- 3D code data -
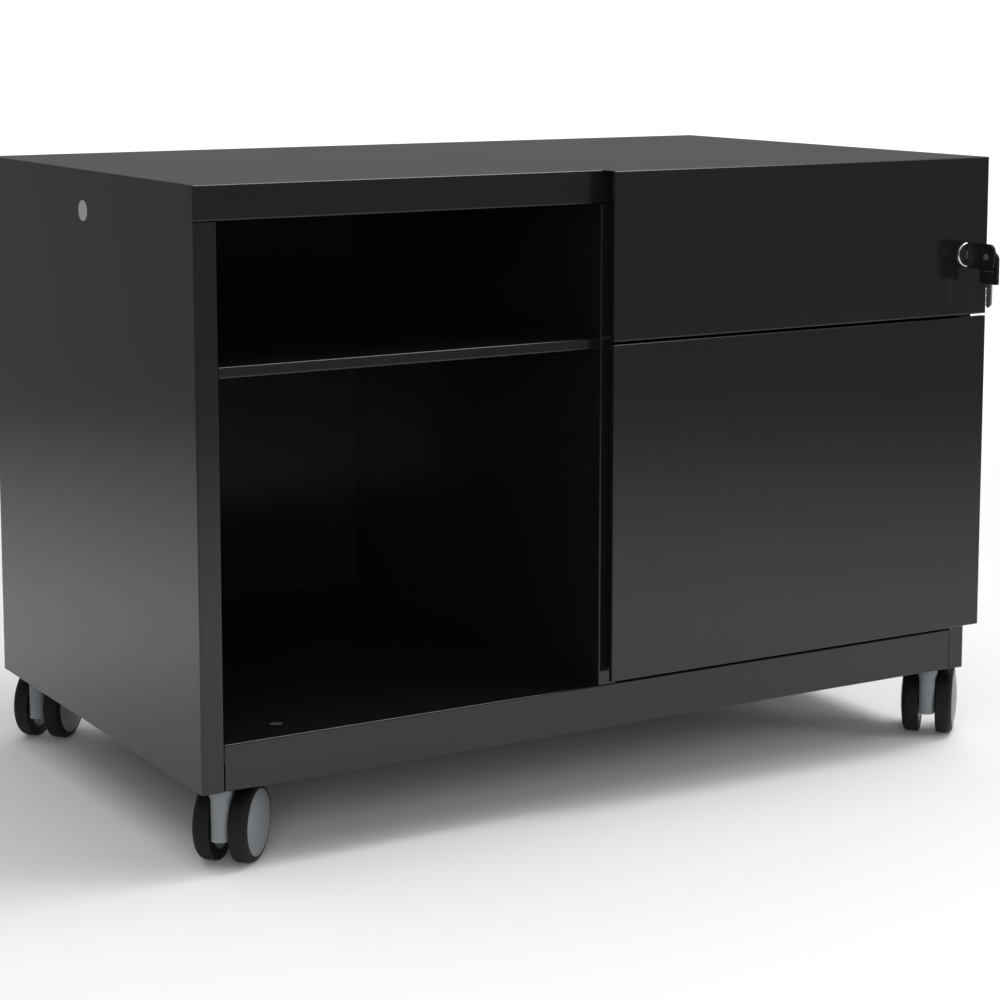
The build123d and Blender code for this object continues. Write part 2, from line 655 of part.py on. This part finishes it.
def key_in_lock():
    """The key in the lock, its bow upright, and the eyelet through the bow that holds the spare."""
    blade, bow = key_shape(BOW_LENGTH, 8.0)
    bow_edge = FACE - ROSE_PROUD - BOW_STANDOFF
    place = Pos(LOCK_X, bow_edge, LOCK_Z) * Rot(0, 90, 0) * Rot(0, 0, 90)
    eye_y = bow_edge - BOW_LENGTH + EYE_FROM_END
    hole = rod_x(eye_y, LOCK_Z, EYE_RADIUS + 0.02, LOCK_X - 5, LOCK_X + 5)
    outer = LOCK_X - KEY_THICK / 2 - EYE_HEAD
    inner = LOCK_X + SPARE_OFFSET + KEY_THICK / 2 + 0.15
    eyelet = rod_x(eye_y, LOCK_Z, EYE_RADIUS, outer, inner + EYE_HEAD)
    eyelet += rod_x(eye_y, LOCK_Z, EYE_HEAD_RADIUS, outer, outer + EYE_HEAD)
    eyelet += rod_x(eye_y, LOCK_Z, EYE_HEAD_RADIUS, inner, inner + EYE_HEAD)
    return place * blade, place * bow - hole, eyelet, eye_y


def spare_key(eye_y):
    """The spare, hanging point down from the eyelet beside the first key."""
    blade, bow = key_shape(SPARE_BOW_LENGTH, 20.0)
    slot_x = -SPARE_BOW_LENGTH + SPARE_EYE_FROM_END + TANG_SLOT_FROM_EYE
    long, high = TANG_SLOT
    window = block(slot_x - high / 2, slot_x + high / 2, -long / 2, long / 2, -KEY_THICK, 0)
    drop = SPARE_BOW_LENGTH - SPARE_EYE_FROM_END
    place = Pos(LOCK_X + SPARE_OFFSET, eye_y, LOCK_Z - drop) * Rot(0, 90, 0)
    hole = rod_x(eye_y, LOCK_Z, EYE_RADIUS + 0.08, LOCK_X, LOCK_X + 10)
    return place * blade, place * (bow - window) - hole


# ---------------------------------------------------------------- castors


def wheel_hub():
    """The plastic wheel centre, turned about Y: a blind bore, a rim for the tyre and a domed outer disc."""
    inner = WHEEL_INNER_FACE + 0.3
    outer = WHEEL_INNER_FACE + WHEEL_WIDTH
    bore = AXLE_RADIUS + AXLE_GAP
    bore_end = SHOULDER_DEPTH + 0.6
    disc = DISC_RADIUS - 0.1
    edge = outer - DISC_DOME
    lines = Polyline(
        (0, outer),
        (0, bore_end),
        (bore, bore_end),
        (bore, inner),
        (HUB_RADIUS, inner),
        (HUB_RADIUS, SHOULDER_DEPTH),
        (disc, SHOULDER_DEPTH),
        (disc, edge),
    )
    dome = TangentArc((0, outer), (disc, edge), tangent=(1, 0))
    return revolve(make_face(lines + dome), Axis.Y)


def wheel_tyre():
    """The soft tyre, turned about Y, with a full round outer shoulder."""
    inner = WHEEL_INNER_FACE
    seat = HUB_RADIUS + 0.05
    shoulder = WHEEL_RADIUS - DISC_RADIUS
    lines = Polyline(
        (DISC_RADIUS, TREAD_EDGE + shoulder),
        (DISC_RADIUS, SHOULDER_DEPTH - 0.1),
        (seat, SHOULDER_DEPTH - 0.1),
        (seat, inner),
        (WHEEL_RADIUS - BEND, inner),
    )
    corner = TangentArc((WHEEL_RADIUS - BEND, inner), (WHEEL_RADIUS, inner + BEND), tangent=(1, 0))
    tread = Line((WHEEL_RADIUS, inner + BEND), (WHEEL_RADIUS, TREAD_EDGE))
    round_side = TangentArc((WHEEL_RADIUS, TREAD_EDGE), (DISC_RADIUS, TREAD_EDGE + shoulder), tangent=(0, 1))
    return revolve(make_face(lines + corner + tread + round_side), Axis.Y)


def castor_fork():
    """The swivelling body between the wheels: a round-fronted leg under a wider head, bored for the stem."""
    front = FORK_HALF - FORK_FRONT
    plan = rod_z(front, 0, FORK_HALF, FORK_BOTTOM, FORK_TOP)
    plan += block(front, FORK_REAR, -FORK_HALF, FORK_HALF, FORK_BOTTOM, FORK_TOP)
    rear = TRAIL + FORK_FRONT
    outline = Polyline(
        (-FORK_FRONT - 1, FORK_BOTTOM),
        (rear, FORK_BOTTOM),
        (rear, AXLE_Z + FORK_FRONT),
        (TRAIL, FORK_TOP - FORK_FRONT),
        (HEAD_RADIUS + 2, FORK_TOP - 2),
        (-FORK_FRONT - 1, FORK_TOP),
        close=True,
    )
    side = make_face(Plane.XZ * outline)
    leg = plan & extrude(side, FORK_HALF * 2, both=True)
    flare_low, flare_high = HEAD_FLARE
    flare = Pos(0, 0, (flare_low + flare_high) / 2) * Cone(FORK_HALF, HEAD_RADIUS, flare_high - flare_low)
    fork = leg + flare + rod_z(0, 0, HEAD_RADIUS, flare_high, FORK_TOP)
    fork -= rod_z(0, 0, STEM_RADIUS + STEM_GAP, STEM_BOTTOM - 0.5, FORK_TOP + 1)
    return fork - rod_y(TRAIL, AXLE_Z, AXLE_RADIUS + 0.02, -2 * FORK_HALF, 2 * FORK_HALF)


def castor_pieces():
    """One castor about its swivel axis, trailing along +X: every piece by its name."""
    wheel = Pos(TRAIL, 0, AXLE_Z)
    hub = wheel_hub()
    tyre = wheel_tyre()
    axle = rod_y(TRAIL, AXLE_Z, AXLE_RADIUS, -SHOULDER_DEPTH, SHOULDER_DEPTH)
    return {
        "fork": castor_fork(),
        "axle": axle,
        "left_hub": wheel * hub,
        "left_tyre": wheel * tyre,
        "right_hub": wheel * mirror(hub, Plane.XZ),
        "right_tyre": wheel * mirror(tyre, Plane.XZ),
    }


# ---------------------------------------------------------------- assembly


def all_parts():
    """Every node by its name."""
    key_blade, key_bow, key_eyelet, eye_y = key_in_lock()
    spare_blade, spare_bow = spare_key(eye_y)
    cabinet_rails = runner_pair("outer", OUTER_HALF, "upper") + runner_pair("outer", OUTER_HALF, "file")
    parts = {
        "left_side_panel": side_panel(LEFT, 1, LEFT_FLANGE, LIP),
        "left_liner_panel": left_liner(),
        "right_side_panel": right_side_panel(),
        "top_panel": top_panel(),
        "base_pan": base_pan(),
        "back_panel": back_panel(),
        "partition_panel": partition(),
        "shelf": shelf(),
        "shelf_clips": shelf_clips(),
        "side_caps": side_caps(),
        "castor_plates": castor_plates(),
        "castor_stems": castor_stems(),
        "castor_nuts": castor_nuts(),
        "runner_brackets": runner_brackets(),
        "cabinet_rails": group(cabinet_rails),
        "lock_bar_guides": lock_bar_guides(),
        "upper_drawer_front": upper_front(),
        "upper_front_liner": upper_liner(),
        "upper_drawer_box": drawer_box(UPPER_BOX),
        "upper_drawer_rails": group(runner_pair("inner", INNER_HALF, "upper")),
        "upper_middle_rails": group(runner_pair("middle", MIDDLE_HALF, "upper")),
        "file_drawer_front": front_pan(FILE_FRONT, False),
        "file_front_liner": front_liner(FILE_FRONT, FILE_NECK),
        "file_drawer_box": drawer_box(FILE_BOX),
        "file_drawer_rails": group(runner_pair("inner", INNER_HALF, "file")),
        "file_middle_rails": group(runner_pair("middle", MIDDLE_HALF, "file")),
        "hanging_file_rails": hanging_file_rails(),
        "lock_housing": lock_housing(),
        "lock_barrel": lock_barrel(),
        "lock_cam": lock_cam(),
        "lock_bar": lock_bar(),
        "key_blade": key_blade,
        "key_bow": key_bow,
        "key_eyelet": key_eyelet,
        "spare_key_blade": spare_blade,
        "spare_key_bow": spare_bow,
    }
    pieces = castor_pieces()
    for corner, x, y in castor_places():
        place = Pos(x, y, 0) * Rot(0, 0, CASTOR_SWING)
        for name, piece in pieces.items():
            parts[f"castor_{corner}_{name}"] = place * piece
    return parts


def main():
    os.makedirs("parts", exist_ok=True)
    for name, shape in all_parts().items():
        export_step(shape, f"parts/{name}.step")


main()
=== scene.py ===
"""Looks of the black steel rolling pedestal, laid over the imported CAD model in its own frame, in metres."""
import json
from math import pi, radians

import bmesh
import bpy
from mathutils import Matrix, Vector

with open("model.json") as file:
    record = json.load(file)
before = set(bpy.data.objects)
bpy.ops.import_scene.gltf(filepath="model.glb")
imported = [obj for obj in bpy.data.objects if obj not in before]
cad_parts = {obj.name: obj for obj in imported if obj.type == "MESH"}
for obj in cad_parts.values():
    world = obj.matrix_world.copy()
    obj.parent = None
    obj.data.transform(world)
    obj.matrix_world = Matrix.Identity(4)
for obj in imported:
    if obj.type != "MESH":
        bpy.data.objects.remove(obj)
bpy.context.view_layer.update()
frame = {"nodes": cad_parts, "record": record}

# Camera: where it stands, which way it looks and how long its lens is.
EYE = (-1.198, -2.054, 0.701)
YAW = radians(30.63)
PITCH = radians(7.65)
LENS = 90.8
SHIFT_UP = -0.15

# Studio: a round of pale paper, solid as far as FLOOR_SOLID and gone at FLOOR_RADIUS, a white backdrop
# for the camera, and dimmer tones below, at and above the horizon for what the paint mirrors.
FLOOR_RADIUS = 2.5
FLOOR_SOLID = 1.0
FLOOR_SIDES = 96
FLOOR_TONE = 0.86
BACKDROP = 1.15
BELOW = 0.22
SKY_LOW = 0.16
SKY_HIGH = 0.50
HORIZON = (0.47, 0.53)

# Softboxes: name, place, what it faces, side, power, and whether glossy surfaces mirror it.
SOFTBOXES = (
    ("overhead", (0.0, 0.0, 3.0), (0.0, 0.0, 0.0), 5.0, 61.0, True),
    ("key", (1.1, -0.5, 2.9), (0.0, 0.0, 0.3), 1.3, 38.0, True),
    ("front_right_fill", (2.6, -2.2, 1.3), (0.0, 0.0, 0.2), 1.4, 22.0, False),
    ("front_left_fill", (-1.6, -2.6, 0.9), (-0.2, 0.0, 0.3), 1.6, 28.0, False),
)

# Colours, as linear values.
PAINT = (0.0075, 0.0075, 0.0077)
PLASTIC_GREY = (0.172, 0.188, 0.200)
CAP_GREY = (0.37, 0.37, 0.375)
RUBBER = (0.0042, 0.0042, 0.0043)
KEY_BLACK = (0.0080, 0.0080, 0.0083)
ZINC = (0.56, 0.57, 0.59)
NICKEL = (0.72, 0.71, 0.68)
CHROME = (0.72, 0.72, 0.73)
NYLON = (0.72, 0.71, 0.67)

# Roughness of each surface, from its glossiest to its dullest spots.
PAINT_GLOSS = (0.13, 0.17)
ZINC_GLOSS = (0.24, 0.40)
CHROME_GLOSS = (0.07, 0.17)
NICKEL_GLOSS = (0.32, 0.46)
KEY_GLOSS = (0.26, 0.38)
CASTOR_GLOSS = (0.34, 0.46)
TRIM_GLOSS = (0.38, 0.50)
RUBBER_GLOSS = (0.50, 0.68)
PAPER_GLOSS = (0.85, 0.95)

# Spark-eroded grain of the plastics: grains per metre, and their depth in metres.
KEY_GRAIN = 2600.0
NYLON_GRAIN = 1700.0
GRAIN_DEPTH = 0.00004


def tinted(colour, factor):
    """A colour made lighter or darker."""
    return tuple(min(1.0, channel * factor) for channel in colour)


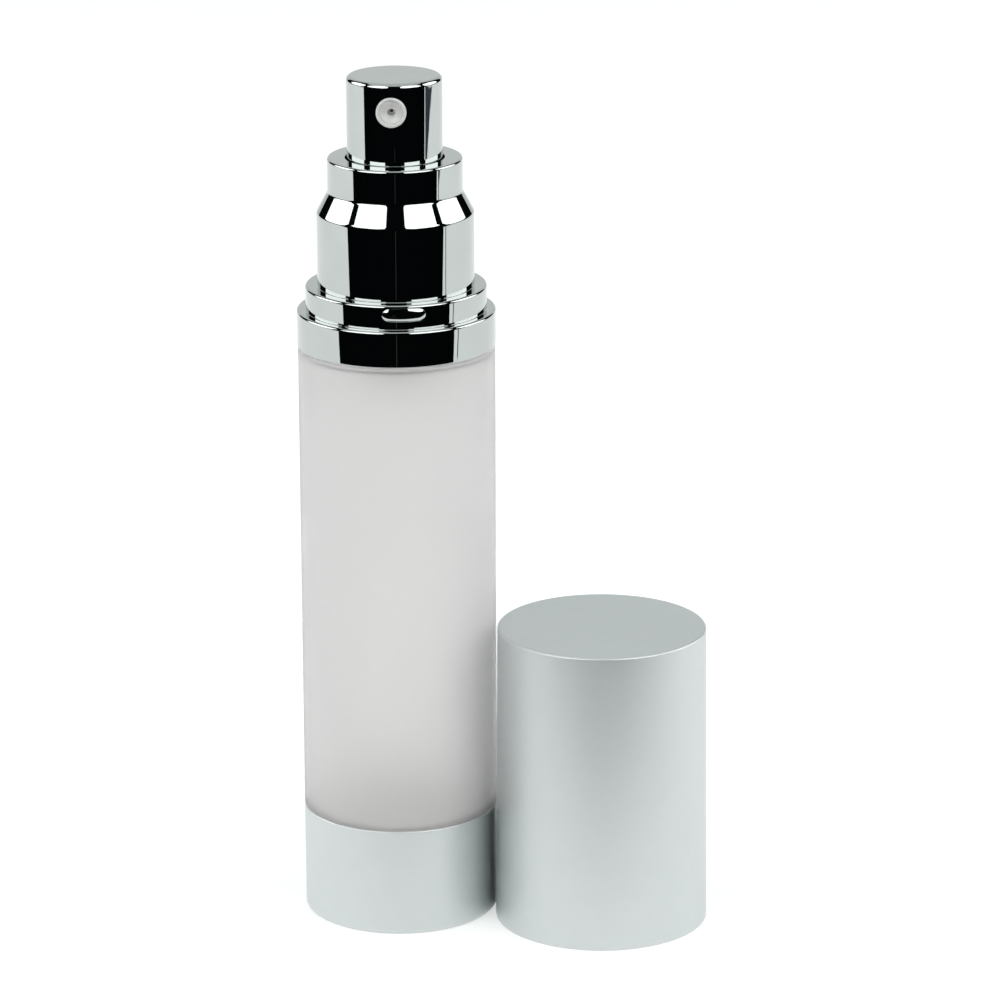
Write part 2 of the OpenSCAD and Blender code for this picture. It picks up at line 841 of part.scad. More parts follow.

- Work to complete -
From the records above, copy out the line with "bpy.data.objects.remove(obj)", the line with "PAPER_GLOSS = (0.85, 0.95)", and every line between them, word for word.

- Task result -
        bpy.data.objects.remove(obj)
bpy.context.view_layer.update()
frame = {"nodes": cad_parts, "record": record}

# Camera: where it stands, which way it looks and how long its lens is.
EYE = (-1.198, -2.054, 0.701)
YAW = radians(30.63)
PITCH = radians(7.65)
LENS = 90.8
SHIFT_UP = -0.15

# Studio: a round of pale paper, solid as far as FLOOR_SOLID and gone at FLOOR_RADIUS, a white backdrop
# for the camera, and dimmer tones below, at and above the horizon for what the paint mirrors.
FLOOR_RADIUS = 2.5
FLOOR_SOLID = 1.0
FLOOR_SIDES = 96
FLOOR_TONE = 0.86
BACKDROP = 1.15
BELOW = 0.22
SKY_LOW = 0.16
SKY_HIGH = 0.50
HORIZON = (0.47, 0.53)

# Softboxes: name, place, what it faces, side, power, and whether glossy surfaces mirror it.
SOFTBOXES = (
    ("overhead", (0.0, 0.0, 3.0), (0.0, 0.0, 0.0), 5.0, 61.0, True),
    ("key", (1.1, -0.5, 2.9), (0.0, 0.0, 0.3), 1.3, 38.0, True),
    ("front_right_fill", (2.6, -2.2, 1.3), (0.0, 0.0, 0.2), 1.4, 22.0, False),
    ("front_left_fill", (-1.6, -2.6, 0.9), (-0.2, 0.0, 0.3), 1.6, 28.0, False),
)

# Colours, as linear values.
PAINT = (0.0075, 0.0075, 0.0077)
PLASTIC_GREY = (0.172, 0.188, 0.200)
CAP_GREY = (0.37, 0.37, 0.375)
RUBBER = (0.0042, 0.0042, 0.0043)
KEY_BLACK = (0.0080, 0.0080, 0.0083)
ZINC = (0.56, 0.57, 0.59)
NICKEL = (0.72, 0.71, 0.68)
CHROME = (0.72, 0.72, 0.73)
NYLON = (0.72, 0.71, 0.67)

# Roughness of each surface, from its glossiest to its dullest spots.
PAINT_GLOSS = (0.13, 0.17)
ZINC_GLOSS = (0.24, 0.40)
CHROME_GLOSS = (0.07, 0.17)
NICKEL_GLOSS = (0.32, 0.46)
KEY_GLOSS = (0.26, 0.38)
CASTOR_GLOSS = (0.34, 0.46)
TRIM_GLOSS = (0.38, 0.50)
RUBBER_GLOSS = (0.50, 0.68)
PAPER_GLOSS = (0.85, 0.95)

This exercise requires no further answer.